Key issues for global trade management
According to the panel, some of the key trade issues the Biden Administration will need to tackle include:
The ongoing trade battle between the United States and the European Union stemming from Airbus and Boeing disputes left the two regions in a transatlantic tariff war for the last four years. The Biden Administration has agreed to at least temporary lift some of the E.U.’s aircraft subsidies, which signals to the region that the U.S. is interested in working together. Both the U.S. and E.U. want to use trade policy to fight climate change and share an interest in placing tariffs on high-carbon imports.
China is the third-largest goods trading partner with the U.S. trading an estimated $558 billion in goods during 2019. In fact, 6% of overall U.S. exports is sent to China. The current administration’s approach of carefully reviewing the tariffs and restrictions set in place by Trump is necessary.
There is much contemplation on whether anything differently will be done with Chinese tech giant Huawei, which is currently listed as security threat and is on the U.S. Commerce Department’s economic ban list. Indeed, all signs point to the ban remaining in place. The Biden Administration appears to be more amendable on ByteDance, a Beijing-based tech company that runs the popular TikTok social media platform. The administration asked the courts to delay moving forward with banning the platform while they review security concerns.
These two prominent issues aside, the trade war with China encompasses other areas that the current administration plans to address and enforce. China’s behavior in the market, which include intellectual property, piracy, and human right issues, will be in focus. Pres. Biden has repeatedly stated his approach to trade with be conducted through the lens of climate protection, human rights, and workers’ rights. There also are plans to pressure the Chinese government on it forced labor actions including its treatment of the Uyghur Muslim community.
The administration also has indicated its willingness to review and decide which sanctions should remain in place and which may see some easing. Trump made history in terms of the number of sanctions he signed during his term — since 2017, he reportedly issued an average three sanctions a day, often somewhat indiscriminately, according to critics. Some of the places where it is thought Biden may ease sanctions include Cuba, Venezuela, and Iran.
For example, Biden’s potential review of Cuba’s designation as a State of Sponsor of Terrorism will most likely suspend Title III of the Helms-Burton Act. Indeed, since the Act’s enactment in 1996, every president — Bush, Clinton, Obama, and Trump has suspended the designation, until Trump began to enforce it in 2019.

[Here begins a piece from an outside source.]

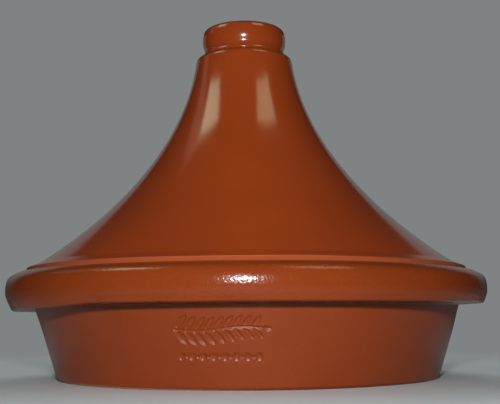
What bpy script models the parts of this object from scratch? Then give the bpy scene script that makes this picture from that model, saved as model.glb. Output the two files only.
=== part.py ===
"""Tagine pot in glazed earthenware: a wide base dish and the tall conical lid that sits in its gallery.

Metres, +Z up. The origin is the middle of the foot ring, on the surface that the dish stands on.
Heights on the dish are taken from that surface, and heights on the lid from the lid's own seat.
"""

import math

import bmesh
import bpy

MM = 0.001

# The lid's edge sets the size across: the dish is built outwards from it.
LID_RADIUS = 147.0 * MM
LID_CLEARANCE = 1.0 * MM
SEAT_GAP = 0.3 * MM

# Base dish
DISH_HEIGHT = 69.0 * MM
DISH_WALL = 8.0 * MM
DISH_FLOOR = 9.0 * MM
WALL_LEAN = math.radians(17.4)
FLOOR_CORNER_ROUND = 16.0 * MM
FOOT_RING_WIDTH = 10.0 * MM
FOOT_RECESS = 2.0 * MM
FOOT_ROUND = 1.8 * MM

# The rolled rim and the gallery that is cut into its top
RIM_WIDTH = 12.0 * MM
RIM_HEIGHT = 21.4 * MM
RIM_OVERHANG = 18.6 * MM
RIM_WIDEST_HEIGHT = 9.2 * MM
RIM_DRAFT = 2.3 * MM
RIM_UNDERCUT = 1.2 * MM
RIM_TOP_FALL = 3.2 * MM
CREST_WIDTH = 3.6 * MM
CREST_ROUND = 2.0 * MM
RIM_SHOULDER_ROUND = 5.0 * MM
RIM_CORNER_ROUND = 2.2 * MM
UNDERCUT_ROUND = 2.6 * MM
GALLERY_DEPTH = 8.0 * MM
GALLERY_ROUND = 1.0 * MM
LEDGE_ROUND = 2.4 * MM

# Lid edge and flank
LID_WALL = 7.0 * MM
LID_SEAT_WIDTH = 8.5 * MM
LID_EDGE_HEIGHT = 10.6 * MM
LID_EDGE_ROUND = 1.4 * MM
LID_SEAT_ROUND = 2.0 * MM
FLARE_WIDTH = 8.4 * MM
FLARE_RISE = 3.3 * MM
FLANK_RISE = 141.9 * MM
FLANK_FOOT_SLOPE = math.radians(34.5)
FLANK_FOOT_PULL = 14.3 * MM
NECK_RADIUS = 34.0 * MM
NECK_LEAN = math.radians(7.9)
NECK_PULL = 81.0 * MM

# Shoulder and knob
SHOULDER_RISE = 2.4 * MM
SHOULDER_ROUND = 3.6 * MM
SHOULDER_TOP_RISE = 0.9 * MM
KNOB_BASE_RADIUS = 26.8 * MM
KNOB_RADIUS = 29.8 * MM
KNOB_TOP_RADIUS = 28.4 * MM
KNOB_HEIGHT = 19.7 * MM
KNOB_BELLY_LOW = 8.6 * MM
KNOB_BELLY_HIGH = 13.2 * MM
KNOB_BASE_ROUND = 1.2 * MM
KNOB_BELLY_ROUND = 6.0 * MM
KNOB_TOP_ROUND = 7.0 * MM
KNOB_CROWN = 1.4 * MM
ROOF_THICKNESS = 9.0 * MM
DOME_RISE = 20.0 * MM

# Facets
TURN_STEPS = 64
FLANK_STEPS = 14
HOLLOW_STRIDE = 2
RIM_FACE_STEPS = 2
CROWN_STEPS = 2
DOME_STEPS = 4
ROUND_STEP = math.radians(30)
SMOOTH_UNDER = math.radians(40)
MERGE = 0.01 * MM

# A rounded corner takes no more than this share of each side that meets in it
SIDE_SHARE = 0.49

# Sizes that follow from the ones above
GALLERY_RADIUS = LID_RADIUS + LID_CLEARANCE
RIM_RADIUS = GALLERY_RADIUS + RIM_WIDTH
LEDGE_HEIGHT = DISH_HEIGHT - GALLERY_DEPTH
LID_SEAT_HEIGHT = LEDGE_HEIGHT + SEAT_GAP
WALL_TOP_RADIUS = RIM_RADIUS - RIM_OVERHANG
WALL_TOP_HEIGHT = DISH_HEIGHT - RIM_HEIGHT - RIM_UNDERCUT


def clear_scene():
    for item in list(bpy.data.objects):
        bpy.data.objects.remove(item, do_unlink=True)


def fired_clay(name, colour, roughness):
    material = bpy.data.materials.new(name)
    material.use_nodes = True
    shader = material.node_tree.nodes["Principled BSDF"]
    shader.inputs["Base Color"].default_value = (*colour, 1.0)
    shader.inputs["Roughness"].default_value = roughness
    shader.inputs["Metallic"].default_value = 0.0
    return material


def unit(a, b):
    """Direction from a to b, and the distance between them."""
    length = math.dist(a, b)
    return ((b[0] - a[0]) / length, (b[1] - a[1]) / length), length


def round_corner(before, corner, after, radius):
    """Points of the arc that rounds one corner, tangent to both of its sides."""
    back, back_length = unit(corner, before)
    on, on_length = unit(corner, after)
    opening = math.acos(max(-1.0, min(1.0, back[0] * on[0] + back[1] * on[1])))
    turn = math.pi - opening
    reach = min(radius * math.tan(turn / 2), SIDE_SHARE * back_length, SIDE_SHARE * on_length)
    fitted = reach / math.tan(turn / 2)
    middle = (back[0] + on[0], back[1] + on[1])
    to_centre = fitted / math.sin(opening / 2) / math.hypot(*middle)
    centre = (corner[0] + middle[0] * to_centre, corner[1] + middle[1] * to_centre)
    start = (corner[0] + back[0] * reach - centre[0], corner[1] + back[1] * reach - centre[1])
    side = 1 if back[0] * on[1] - back[1] * on[0] < 0 else -1
    pieces = max(1, math.ceil(turn / ROUND_STEP))
    arc = []
    for i in range(pieces + 1):
        angle = side * turn * i / pieces
        x = start[0] * math.cos(angle) - start[1] * math.sin(angle)
        y = start[0] * math.sin(angle) + start[1] * math.cos(angle)
        arc.append((centre[0] + x, centre[1] + y))
    return arc


def outline(corners):
    """Profile through (radius, height, rounding) corners. A corner with no rounding stays a plain point."""
    points = []
    for i, (radius, height, rounding) in enumerate(corners):
        if rounding:
            before = corners[i - 1][:2]
            after = corners[i + 1][:2]
            points += round_corner(before, (radius, height), after, rounding)
        else:
            points.append((radius, height))
    return points


def turned(name, profile, material, height, collection):
    """Turned solid about Z. Its profile runs from the axis down the outer side, and back to the axis."""
    mesh = bpy.data.meshes.new(name)
    build = bmesh.new()
    row = [build.verts.new((radius, 0.0, z)) for radius, z in profile]
    for above, below in zip(row, row[1:]):
        build.edges.new((above, below))
    build.to_mesh(mesh)
    build.free()
    mesh.materials.append(material)
    piece = bpy.data.objects.new(name, mesh)
    piece.location.z = height
    collection.objects.link(piece)
    screw = piece.modifiers.new("turning", "SCREW")
    screw.axis = "Z"
    screw.angle = 2 * math.pi
    screw.steps = TURN_STEPS
    screw.render_steps = TURN_STEPS
    screw.use_merge_vertices = True
    screw.merge_threshold = MERGE
    bpy.context.view_layer.update()
    evaluated = piece.evaluated_get(bpy.context.evaluated_depsgraph_get())
    piece.data = bpy.data.meshes.new_from_object(evaluated)
    piece.data.name = name
    piece.modifiers.clear()
    piece.data.shade_smooth()
    piece.data.set_sharp_from_angle(angle=SMOOTH_UNDER)
    return piece


def wall_outside(height):
    """Radius of the dish's leaning outer wall, carried on in a straight line above the rim's underside."""
    return WALL_TOP_RADIUS + (height - WALL_TOP_HEIGHT) * math.tan(WALL_LEAN)


def wall_inside(height):
    return wall_outside(height) - DISH_WALL / math.cos(WALL_LEAN)


def rim_face():
    """The rim's bulging outer face, top to bottom: a parabola either side of its widest line."""
    top = DISH_HEIGHT - RIM_TOP_FALL
    bottom = DISH_HEIGHT - RIM_HEIGHT
    widest = bottom + RIM_WIDEST_HEIGHT
    shares = [i / RIM_FACE_STEPS for i in range(1, RIM_FACE_STEPS)]
    upper = [(RIM_RADIUS - RIM_DRAFT * (1 - s) ** 2, top + (widest - top) * s, 0) for s in shares]
    lower = [(RIM_RADIUS - RIM_DRAFT * s**2, widest + (bottom - widest) * s, 0) for s in shares]
    return [
        (RIM_RADIUS - RIM_DRAFT, top, RIM_SHOULDER_ROUND),
        *upper,
        (RIM_RADIUS, widest, 0),
        *lower,
        (RIM_RADIUS - RIM_DRAFT, bottom, RIM_CORNER_ROUND),
    ]


def dish_profile():
    floor = FOOT_RECESS + DISH_FLOOR
    foot_inside = wall_outside(0.0) - FOOT_RING_WIDTH
    return outline([
        (0.0, floor, 0),
        (wall_inside(floor), floor, FLOOR_CORNER_ROUND),
        (wall_inside(LEDGE_HEIGHT), LEDGE_HEIGHT, LEDGE_ROUND),
        (GALLERY_RADIUS, LEDGE_HEIGHT, GALLERY_ROUND),
        (GALLERY_RADIUS, DISH_HEIGHT, CREST_ROUND),
        (GALLERY_RADIUS + CREST_WIDTH, DISH_HEIGHT, RIM_SHOULDER_ROUND),
        *rim_face(),
        (WALL_TOP_RADIUS, WALL_TOP_HEIGHT, UNDERCUT_ROUND),
        (wall_outside(0.0), 0.0, FOOT_ROUND),
        (foot_inside, 0.0, 0),
        (foot_inside - FOOT_RECESS, FOOT_RECESS, 0),
        (0.0, FOOT_RECESS, 0),
    ])


def flank():
    """Concave side of the lid, from the neck down to the flare, as (radius, height, outward normal)."""
    foot = (LID_RADIUS - FLARE_WIDTH, LID_EDGE_HEIGHT + FLARE_RISE)
    neck = (NECK_RADIUS, foot[1] + FLANK_RISE)
    neck_handle = (neck[0] + NECK_PULL * math.sin(NECK_LEAN), neck[1] - NECK_PULL * math.cos(NECK_LEAN))
    foot_handle = (
        foot[0] - FLANK_FOOT_PULL * math.cos(FLANK_FOOT_SLOPE),
        foot[1] + FLANK_FOOT_PULL * math.sin(FLANK_FOOT_SLOPE),
    )
    curve = []
    for i in range(FLANK_STEPS + 1):
        t = i / FLANK_STEPS
        weights = ((1 - t) ** 3, 3 * t * (1 - t) ** 2, 3 * t * t * (1 - t), t**3)
        slopes = (-3 * (1 - t) ** 2, 3 * (1 - t) * (1 - 3 * t), 3 * t * (2 - 3 * t), 3 * t * t)
        points = (neck, neck_handle, foot_handle, foot)
        radius, height = (sum(w * p[k] for w, p in zip(weights, points)) for k in (0, 1))
        along = [sum(s * p[k] for s, p in zip(slopes, points)) for k in (0, 1)]
        length = math.hypot(*along)
        curve.append((radius, height, (-along[1] / length, along[0] / length)))
    return curve


def knob_corners(base):
    """The flat-topped knob, from the middle of its crown down to where it stands on the shoulder."""
    top = base + KNOB_HEIGHT
    shares = [i / CROWN_STEPS for i in range(CROWN_STEPS)]
    crown = [(KNOB_TOP_RADIUS * s, top + KNOB_CROWN * (1 - s**2), 0) for s in shares]
    return [
        *crown,
        (KNOB_TOP_RADIUS, top, KNOB_TOP_ROUND),
        (KNOB_RADIUS, base + KNOB_BELLY_HIGH, KNOB_BELLY_ROUND),
        (KNOB_RADIUS, base + KNOB_BELLY_LOW, KNOB_BELLY_ROUND),
        (KNOB_BASE_RADIUS, base, KNOB_BASE_ROUND),
    ]


def hollow_corners(curve, roof):
    """The inside of the lid, from its seat up to the domed roof under the knob."""
    inside = [(r - LID_WALL * out[0], h - LID_WALL * out[1]) for r, h, out in curve[::HOLLOW_STRIDE]]
    inside = [(r, h) for r, h in inside if h < roof - DOME_RISE]
    spring_radius, spring_height = inside[0]
    dome = []
    for i in range(1, DOME_STEPS + 1):
        angle = math.pi / 2 * i / DOME_STEPS
        dome.append((
            spring_radius * math.cos(angle),
            spring_height + (roof - spring_height) * math.sin(angle),
            0,
        ))
    dome[-1] = (0.0, roof, 0)
    return [(r, h, 0) for r, h in reversed(inside)] + dome


def lid_profile():
    curve = flank()
    neck_radius, neck_height, _ = curve[0]
    shoulder = (neck_radius - SHOULDER_RISE * math.tan(NECK_LEAN), neck_height + SHOULDER_RISE)
    knob_base = shoulder[1] + SHOULDER_TOP_RISE
    corners = knob_corners(knob_base)
    corners.append((*shoulder, SHOULDER_ROUND))
    corners += [(r, h, 0) for r, h, _ in curve]
    corners += [
        (LID_RADIUS, LID_EDGE_HEIGHT, LID_EDGE_ROUND),
        (LID_RADIUS, 0.0, LID_SEAT_ROUND),
        (LID_RADIUS - LID_SEAT_WIDTH, 0.0, LID_SEAT_ROUND),
    ]
    corners += hollow_corners(curve, knob_base - ROOF_THICKNESS)
    return outline(corners)


def build_pot():
    pot = bpy.data.collections.new("tagine_pot")
    bpy.context.scene.collection.children.link(pot)
    dish_clay = fired_clay("dish_terracotta", (0.28, 0.062, 0.024), 0.30)
    lid_clay = fired_clay("lid_terracotta", (0.30, 0.060, 0.018), 0.18)
    turned("base_dish", dish_profile(), dish_clay, 0.0, pot)
    turned("lid", lid_profile(), lid_clay, LID_SEAT_HEIGHT, pot)


clear_scene()
build_pot()
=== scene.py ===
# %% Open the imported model
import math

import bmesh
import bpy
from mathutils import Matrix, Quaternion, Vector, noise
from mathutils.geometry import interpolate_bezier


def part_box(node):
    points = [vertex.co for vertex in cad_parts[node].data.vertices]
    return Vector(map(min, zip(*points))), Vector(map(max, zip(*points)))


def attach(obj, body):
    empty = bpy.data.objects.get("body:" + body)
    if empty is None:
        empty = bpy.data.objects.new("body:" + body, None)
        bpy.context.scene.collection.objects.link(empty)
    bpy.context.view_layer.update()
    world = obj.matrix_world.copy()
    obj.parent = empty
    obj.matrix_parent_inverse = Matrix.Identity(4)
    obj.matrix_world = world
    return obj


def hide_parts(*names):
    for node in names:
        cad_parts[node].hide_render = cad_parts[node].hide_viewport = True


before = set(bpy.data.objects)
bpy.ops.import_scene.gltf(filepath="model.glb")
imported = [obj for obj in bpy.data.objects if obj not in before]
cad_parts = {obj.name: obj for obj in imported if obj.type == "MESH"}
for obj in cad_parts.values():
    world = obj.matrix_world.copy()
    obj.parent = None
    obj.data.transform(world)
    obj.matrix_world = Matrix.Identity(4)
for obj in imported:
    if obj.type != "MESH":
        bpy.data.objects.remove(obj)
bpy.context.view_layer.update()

# %% [markdown]
# # A glazed tagine pot
#
# A tagine is a wide, low earthenware dish with a tall conical lid. Both pieces are turned on a wheel, so
# nearly everything about their shape is in one outline that goes round an axis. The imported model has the
# two solids at their right size and place, in plain facets. This notebook builds the two pieces again with
# soft thrown curves, an impressed ornament and a glaze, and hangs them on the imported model's two bodies.
#
# Blender works in metres. The outlines are easier to read in millimetres, so the pieces are modelled in
# millimetres and scaled once at the end.

MM = 0.001
_, dish_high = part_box("base_dish")
lid_low, lid_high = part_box("lid")
RIM_RADIUS = dish_high.x / MM
CREST_HEIGHT = dish_high.z / MM
LID_RADIUS = lid_high.x / MM
SEAT_HEIGHT = lid_low.z / MM
TOP_HEIGHT = lid_high.z / MM
print(f"rim {2 * RIM_RADIUS:.1f} mm across, lid {2 * LID_RADIUS:.1f} mm, {TOP_HEIGHT:.1f} mm high")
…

The sanctions against Iran will not all go away, but Biden has indicated he wants to return to negotiate again around them. The sanctions against Venezuela includes a ban on diesel swaps (put in place by the Trump Administration last November) which barred non-U.S. companies from sending much needed diesel in exchange for the country’s crude oil. The Biden administration is being asked to lift this ban as the lack of diesel impacts the overall society of Venezuela. Diesel is used for public transportation, including for farmers who need it to move food supplies to markets.
Other notable activities
The incoming U.S. Trade Chief Katherine Tai speaks for the administration in saying that its approach to trade policies will put American workers at the center, ensuring “trade agreements protect and enhance U.S. jobs” adding that Biden’s vision is to “implement a worker-centered trade policy.
Tai herself was a central figure in crafting the USMCA agreement, especially by placing “a great emphasis on enforcement of labor-rights provisions,” says Reuters’ Shalal, adding that these provisions will create a road map for future trade agreements and even help tweak existing ones. That there will be unfettered trade policies is a thing of the past, she says, noting that “the rising tide doesn’t lift everyone out of poverty, as the case of the Uyghurs in China.”
The panel agreed that it is important for countries to utilize tariffs and sanctions when resolution cannot be made through negotiations; however, there should be some level of thoughtfulness in deciding whether to issue sanctions or tariffs. Clearly, as Dr. Catherine L. Mann, Global Chief Economist at Citi, once described: “Trade wars have global implications, and not just for the parties involved” — and that is especially true when the trade wars involve the world’s two largest economies.